As the deliveryman pumped the fuel, a harbor department employee noticed the dark fuel coming up from the ground and notified Mr. Alexander of what he thought was a gasoline leak.
Mr. Alexander identified the leak as diesel fuel and alerted the driver to stop pumping. Mr. Alexander then reported the incident to the Department of Environmental Protection (DEP).
Oak Bluffs Fire Department emergency management director Peter Martell said his department responded to a call reporting a gasoline smell. He arrived at the Sand Bar around 8:45 am to find that a "lake of diesel fuel" had collected on the cement path abutting the harbor.

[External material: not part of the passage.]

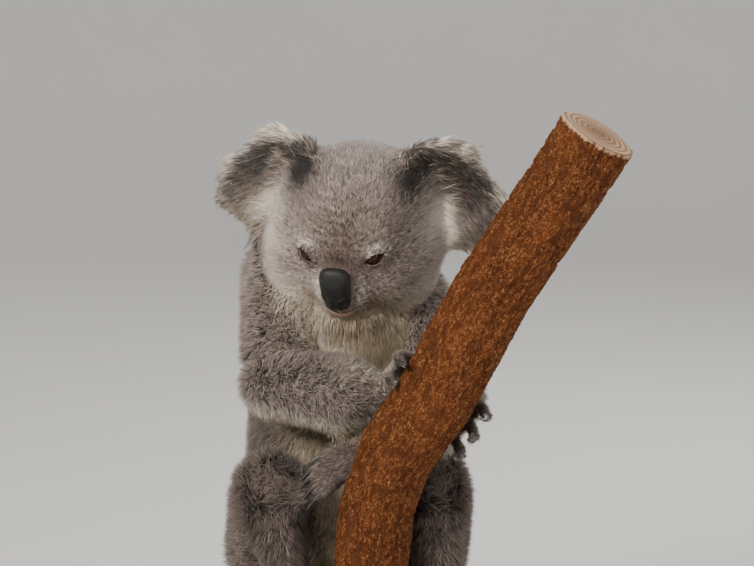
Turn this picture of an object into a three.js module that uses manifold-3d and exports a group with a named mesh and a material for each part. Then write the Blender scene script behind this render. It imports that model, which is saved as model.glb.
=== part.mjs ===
// A life-size koala sitting in the fork of a cut eucalyptus limb, on a museum stand.
// Millimetres, +Z up. The animal faces -Y, its right side is towards -X.
import * as THREE from "three";
import { mergeVertices } from "three/addons/utils/BufferGeometryUtils.js";
import Module from "manifold-3d";

const wasm = await Module();
wasm.setup();

const at = (x, y, z) => new THREE.Vector3(x, y, z);
const degrees = THREE.MathUtils.degToRad;

// Clearance between neighbouring solids.
const gap = 0.45;

// Stand: a round base and two rods; the animal and its perch are lifted onto it.
const baseRadius = 180;
const baseThickness = 22;
const baseBevel = 3;
const rodRadius = 8;
const rodHeight = 110;
const rodFeet = [at(18, -80, 0), at(-12, 105, 0)];
const onBase = at(-18, 4, 40);

// Head: centre, turn to its right, nod and tilt.
const headCentre = at(10, 0, 470);
const headTurn = degrees(-15);
const headNod = degrees(18);
const headTilt = degrees(4);
const eyeRadius = 9;
const eyeSpread = 28;
const noseHeight = 39;
const noseWidth = 26;
const earLength = 59;
const earBreadth = 42;
const earLocks = 6;
const earDroop = { right: degrees(34), left: degrees(48) };
const jawSize = at(74, 44, 40);

// Joints of the limbs, and the coat's radius round each.
const rightArm = {
  shoulder: at(-54, 42, 424),
  elbow: at(-58, -54, 346),
  middle: at(-8, -70, 341),
  wrist: at(36, -72, 337),
};
const leftArm = {
  shoulder: at(56, 38, 402),
  elbow: at(88, -24, 330),
  middle: at(60, -48, 307),
  wrist: at(24, -66, 288),
};
const rightLeg = { hip: at(-60, 24, 182), knee: at(-64, -68, 262), ankle: at(-42, -84, 156) };
const leftLeg = { hip: at(62, 30, 180), knee: at(75, -53, 259), ankle: at(80, -78, 148) };
const armRadius = { shoulder: 42, elbow: 37, middle: 33, wrist: 23 };
const legRadius = { hip: 50, knee: 38, shin: 31, ankle: 21 };

// Hands and feet: heights at which they hold the upright limb, and the size of their digits.
const rightHandHeight = 338;
const leftHandCentre = at(4, -80, 284);
const footHeight = { right: 146, left: 134 };
const digitRadius = 8.5;
const clawLength = 17;
const gripRadius = 35;

// Perch: the upright limb that the animal holds and the lower limb that it sits on.
const limbRadius = 31;
const limbSides = 12;
const uprightLine = new THREE.CatmullRomCurve3([
  at(14, -80, 44),
  at(18, -92, 140),
  at(22, -106, 215),
  at(31, -114, 280),
  at(74, -121, 347),
  at(114, -134, 430),
  at(166, -150, 510),
  at(200, -164, 568),
]);
const seatLine = new THREE.CatmullRomCurve3([
  at(22, -86, 84),
  at(8, -20, 80),
  at(-4, 50, 85),
  at(-20, 155, 106),
]);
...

However, the fuel had not reached the top of the curb. Firefighters immediately began putting down "speedy dry," an absorbent substance to soak up the liquid and contain its spread.

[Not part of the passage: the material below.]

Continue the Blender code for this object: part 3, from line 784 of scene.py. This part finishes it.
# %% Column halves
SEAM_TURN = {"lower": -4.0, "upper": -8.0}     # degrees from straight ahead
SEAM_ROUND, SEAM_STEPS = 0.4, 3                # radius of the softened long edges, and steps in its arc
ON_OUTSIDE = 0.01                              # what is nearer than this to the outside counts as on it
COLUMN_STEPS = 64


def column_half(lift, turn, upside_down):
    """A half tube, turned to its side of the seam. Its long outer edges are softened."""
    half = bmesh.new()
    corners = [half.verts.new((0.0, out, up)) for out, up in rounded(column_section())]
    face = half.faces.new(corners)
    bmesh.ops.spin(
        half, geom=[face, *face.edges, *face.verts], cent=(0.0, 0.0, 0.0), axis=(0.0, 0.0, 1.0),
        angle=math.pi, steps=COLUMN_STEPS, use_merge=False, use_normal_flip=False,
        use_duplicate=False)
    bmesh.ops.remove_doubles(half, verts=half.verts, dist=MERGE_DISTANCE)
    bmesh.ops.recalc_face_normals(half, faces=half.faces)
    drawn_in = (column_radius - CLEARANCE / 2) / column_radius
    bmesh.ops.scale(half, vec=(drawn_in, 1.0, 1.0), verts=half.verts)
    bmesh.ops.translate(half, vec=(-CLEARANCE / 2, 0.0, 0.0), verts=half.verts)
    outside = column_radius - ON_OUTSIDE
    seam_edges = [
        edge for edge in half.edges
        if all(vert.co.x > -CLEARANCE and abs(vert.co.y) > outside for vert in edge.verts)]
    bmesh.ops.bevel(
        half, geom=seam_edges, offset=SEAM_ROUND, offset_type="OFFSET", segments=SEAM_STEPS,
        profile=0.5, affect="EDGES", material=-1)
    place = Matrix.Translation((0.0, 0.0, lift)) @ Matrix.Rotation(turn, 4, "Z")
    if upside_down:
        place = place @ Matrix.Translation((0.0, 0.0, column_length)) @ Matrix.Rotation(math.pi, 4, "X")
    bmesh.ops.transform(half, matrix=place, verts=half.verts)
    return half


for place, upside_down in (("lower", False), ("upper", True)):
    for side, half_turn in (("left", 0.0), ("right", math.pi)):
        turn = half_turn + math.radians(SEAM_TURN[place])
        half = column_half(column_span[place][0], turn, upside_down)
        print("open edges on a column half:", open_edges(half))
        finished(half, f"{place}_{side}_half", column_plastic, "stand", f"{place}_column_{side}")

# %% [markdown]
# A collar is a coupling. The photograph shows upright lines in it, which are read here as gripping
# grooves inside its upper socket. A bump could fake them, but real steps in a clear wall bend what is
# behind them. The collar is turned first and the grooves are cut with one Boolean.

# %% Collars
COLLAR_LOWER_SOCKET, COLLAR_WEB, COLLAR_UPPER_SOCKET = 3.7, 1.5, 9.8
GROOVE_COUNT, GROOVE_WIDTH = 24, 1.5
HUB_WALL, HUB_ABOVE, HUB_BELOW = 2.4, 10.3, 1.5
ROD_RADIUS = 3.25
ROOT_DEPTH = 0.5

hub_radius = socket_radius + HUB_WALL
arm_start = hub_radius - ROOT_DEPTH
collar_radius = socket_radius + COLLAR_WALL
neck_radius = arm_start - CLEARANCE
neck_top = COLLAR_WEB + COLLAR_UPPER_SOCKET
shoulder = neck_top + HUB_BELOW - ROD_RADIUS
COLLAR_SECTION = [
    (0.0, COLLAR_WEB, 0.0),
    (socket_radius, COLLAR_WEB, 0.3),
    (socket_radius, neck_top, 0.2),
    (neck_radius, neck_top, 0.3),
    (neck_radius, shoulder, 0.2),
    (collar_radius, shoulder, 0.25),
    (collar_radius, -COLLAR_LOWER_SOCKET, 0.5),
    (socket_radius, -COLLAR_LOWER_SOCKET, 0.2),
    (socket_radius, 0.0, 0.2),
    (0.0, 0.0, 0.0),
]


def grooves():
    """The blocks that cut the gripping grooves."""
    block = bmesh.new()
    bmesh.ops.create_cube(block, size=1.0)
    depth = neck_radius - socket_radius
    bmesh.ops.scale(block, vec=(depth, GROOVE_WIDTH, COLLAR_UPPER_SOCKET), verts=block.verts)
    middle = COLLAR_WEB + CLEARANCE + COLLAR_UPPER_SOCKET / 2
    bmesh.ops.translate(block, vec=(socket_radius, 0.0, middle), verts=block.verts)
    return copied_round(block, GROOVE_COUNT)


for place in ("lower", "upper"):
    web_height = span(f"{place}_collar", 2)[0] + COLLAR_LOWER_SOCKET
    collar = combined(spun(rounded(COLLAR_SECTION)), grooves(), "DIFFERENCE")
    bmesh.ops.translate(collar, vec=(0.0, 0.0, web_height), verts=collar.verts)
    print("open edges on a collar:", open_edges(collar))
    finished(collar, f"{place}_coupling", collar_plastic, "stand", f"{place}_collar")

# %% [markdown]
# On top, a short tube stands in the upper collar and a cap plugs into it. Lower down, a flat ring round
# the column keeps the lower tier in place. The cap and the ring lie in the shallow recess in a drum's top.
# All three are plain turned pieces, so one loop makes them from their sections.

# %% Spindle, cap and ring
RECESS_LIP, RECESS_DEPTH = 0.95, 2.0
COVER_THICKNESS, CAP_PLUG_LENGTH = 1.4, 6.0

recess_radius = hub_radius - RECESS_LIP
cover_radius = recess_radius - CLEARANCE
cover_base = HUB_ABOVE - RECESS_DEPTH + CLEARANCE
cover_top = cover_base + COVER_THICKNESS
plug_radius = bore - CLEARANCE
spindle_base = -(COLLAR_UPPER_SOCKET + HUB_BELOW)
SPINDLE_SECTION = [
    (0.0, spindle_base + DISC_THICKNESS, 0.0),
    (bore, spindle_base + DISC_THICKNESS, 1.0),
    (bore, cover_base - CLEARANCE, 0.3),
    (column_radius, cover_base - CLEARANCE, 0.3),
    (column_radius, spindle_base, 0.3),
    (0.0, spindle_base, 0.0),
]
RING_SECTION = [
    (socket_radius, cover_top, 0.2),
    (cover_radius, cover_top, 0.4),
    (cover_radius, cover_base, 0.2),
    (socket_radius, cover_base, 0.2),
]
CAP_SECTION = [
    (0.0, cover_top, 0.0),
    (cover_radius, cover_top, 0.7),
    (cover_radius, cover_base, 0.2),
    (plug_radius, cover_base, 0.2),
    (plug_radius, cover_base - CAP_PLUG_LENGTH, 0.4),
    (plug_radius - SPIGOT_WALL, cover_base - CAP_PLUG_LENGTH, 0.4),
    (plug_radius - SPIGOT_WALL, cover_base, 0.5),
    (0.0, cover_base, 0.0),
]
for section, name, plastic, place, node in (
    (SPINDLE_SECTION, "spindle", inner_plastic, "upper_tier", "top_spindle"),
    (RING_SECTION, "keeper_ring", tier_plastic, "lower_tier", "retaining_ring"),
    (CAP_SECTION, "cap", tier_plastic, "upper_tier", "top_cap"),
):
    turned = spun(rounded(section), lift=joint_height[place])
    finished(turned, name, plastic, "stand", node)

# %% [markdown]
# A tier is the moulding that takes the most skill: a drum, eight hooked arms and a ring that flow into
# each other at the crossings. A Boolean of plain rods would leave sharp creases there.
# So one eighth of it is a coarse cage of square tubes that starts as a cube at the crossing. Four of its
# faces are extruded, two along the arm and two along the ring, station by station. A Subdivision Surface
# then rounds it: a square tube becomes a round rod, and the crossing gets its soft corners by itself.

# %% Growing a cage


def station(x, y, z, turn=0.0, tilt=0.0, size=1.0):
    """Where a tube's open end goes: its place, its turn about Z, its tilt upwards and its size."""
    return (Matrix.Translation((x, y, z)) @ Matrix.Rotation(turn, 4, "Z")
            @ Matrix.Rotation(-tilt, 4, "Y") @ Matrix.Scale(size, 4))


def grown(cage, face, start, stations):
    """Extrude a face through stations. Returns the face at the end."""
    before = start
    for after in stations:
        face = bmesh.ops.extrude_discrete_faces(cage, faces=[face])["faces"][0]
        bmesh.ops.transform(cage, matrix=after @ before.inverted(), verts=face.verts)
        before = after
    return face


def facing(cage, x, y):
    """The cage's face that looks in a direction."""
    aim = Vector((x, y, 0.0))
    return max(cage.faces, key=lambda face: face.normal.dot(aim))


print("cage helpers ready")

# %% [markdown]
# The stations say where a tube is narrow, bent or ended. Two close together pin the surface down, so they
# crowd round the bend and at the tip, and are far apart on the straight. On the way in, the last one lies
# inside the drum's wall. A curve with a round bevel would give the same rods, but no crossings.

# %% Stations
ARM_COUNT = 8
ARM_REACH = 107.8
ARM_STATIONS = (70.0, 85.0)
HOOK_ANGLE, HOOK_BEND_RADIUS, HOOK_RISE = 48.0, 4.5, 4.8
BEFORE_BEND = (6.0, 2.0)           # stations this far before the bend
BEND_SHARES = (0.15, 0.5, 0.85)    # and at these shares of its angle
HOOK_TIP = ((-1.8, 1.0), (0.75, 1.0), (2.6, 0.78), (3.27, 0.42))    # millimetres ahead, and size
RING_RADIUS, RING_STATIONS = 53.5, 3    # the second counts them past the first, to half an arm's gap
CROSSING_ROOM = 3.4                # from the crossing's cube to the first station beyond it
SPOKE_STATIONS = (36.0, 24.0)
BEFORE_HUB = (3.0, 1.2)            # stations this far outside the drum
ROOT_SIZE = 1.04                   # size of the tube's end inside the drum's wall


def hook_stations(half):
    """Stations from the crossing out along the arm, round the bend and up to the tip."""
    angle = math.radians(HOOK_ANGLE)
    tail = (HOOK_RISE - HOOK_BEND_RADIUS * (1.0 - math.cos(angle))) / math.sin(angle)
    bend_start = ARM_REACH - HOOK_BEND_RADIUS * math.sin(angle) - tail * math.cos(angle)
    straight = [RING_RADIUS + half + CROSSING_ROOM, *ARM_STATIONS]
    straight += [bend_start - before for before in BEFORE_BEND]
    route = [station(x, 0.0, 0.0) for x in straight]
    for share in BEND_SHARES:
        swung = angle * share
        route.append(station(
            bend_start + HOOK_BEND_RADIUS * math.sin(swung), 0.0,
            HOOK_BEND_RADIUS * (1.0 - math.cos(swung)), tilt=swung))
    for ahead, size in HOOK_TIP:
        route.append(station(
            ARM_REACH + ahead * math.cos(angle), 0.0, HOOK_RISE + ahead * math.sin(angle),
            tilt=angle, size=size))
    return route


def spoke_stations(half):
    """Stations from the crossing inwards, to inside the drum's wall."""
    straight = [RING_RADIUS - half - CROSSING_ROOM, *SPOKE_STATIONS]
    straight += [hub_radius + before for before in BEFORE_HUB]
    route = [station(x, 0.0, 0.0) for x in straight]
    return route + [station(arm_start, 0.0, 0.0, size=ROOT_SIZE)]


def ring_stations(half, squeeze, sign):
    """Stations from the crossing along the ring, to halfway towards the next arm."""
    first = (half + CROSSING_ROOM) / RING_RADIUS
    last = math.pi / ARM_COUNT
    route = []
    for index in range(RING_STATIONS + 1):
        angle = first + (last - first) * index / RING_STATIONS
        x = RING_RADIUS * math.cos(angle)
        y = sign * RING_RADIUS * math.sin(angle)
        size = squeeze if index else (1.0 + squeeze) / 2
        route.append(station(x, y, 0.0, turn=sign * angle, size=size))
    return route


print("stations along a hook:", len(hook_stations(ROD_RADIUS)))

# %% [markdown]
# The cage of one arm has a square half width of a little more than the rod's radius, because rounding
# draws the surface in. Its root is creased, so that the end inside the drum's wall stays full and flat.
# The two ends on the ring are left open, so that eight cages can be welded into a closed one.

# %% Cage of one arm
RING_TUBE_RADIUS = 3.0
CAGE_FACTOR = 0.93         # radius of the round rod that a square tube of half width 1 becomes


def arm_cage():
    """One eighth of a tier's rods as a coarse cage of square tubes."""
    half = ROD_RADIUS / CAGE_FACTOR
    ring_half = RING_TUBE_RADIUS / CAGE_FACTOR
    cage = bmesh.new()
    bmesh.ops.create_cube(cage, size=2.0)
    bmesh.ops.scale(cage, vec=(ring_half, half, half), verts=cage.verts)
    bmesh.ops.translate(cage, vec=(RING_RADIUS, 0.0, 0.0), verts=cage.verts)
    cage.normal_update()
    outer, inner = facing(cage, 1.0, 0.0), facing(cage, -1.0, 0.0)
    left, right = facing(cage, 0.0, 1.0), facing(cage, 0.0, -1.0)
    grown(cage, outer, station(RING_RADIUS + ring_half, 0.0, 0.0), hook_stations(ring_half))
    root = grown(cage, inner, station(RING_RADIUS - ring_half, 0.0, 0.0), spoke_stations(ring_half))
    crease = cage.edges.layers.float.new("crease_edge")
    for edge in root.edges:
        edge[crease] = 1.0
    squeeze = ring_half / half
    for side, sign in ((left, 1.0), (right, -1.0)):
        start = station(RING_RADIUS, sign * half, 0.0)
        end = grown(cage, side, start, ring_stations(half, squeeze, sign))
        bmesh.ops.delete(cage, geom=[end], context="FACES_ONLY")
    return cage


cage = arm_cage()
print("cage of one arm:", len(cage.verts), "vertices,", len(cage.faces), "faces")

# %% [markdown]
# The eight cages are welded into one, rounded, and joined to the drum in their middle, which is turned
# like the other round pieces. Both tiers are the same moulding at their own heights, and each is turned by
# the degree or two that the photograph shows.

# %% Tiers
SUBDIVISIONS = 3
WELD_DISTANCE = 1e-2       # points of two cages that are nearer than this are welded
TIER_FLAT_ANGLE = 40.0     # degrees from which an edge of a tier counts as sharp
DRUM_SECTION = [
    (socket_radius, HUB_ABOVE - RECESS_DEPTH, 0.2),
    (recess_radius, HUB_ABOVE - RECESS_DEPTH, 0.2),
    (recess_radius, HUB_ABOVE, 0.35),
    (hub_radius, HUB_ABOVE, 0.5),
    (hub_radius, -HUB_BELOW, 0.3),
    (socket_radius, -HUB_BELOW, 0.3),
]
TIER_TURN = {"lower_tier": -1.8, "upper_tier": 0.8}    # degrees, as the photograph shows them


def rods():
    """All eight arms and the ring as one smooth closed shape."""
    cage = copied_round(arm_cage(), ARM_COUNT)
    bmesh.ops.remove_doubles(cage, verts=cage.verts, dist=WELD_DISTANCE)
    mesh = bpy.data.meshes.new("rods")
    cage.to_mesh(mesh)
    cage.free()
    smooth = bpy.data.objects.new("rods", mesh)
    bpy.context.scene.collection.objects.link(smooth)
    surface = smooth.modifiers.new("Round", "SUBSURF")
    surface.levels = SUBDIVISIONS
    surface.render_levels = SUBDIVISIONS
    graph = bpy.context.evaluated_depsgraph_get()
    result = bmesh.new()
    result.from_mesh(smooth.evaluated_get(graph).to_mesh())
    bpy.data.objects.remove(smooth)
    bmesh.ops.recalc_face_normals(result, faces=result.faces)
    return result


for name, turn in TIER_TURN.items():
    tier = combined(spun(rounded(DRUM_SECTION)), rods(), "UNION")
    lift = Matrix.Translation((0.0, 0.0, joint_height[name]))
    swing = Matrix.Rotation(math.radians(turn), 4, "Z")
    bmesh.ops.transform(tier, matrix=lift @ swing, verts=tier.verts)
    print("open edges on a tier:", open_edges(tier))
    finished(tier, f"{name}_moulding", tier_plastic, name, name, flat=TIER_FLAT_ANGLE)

At the same time, Andy Farrissey of Oak Bluffs, owner of Farrissey Telecom, was walking to his boat and saw the firefighters working to contain the spill. He abandoned his boating plans and went to get his company's trailer-mounted mud vacuum, which he used to suck up fuel and, later, contaminated soil.
By Sunday afternoon, the cleanup effort, which was under the supervision of DEP, included a crew from Clean Harbors Environmental Services, an off-Island company that specializes in cleaning hazardous materials.
Clean Harbors kept Mr. Farrissey on the job in order to use his equipment and brought in two other vacuums to remove soil and fuel from the site.
Because oil floats on water, the diesel fuel remains above groundwater level, said Mr. Farrissey. Once the groundwater is exposed, the crew can vacuum diesel off the water surface, making cleanup easier, he said.
Mr. Martell said that crews expected to remove more than 80 cubic yards of contaminated soil. He called the spill, "a mess that needs to be cleaned up," but noted, "with fortunately very little environmental damage."
Watching the activity Monday, Oak Bluffs Fire Chief Peter Forend told The Times that the tank installation meets requirements under Massachusetts state law and had passed inspection.
Bad for business
The spill was bad timing for nearby businesses. The Sand Bar and Grill suffered extensive damage to its facilities and remained closed as of yesterday, although the adjoining restaurant, Stella at the Sand Bar, has reopened, said co-owner Mark Wallace. He said that the bar side should be reopened by Tuesday.
"We will definitely be open for the shark tournament on Thursday," Mr. Wallace said. After the cleanup is complete, sand and furniture will need to be replaced, he said.
Employees at a neighboring restaurant and bar, the Sugar Shack, reported their business was affected by the smell of diesel fuel that clung to the area.
Michelle Johnson, a Sugar Shack waitress, said on Monday that business was being notably affected and that harbor traffic seemed slow.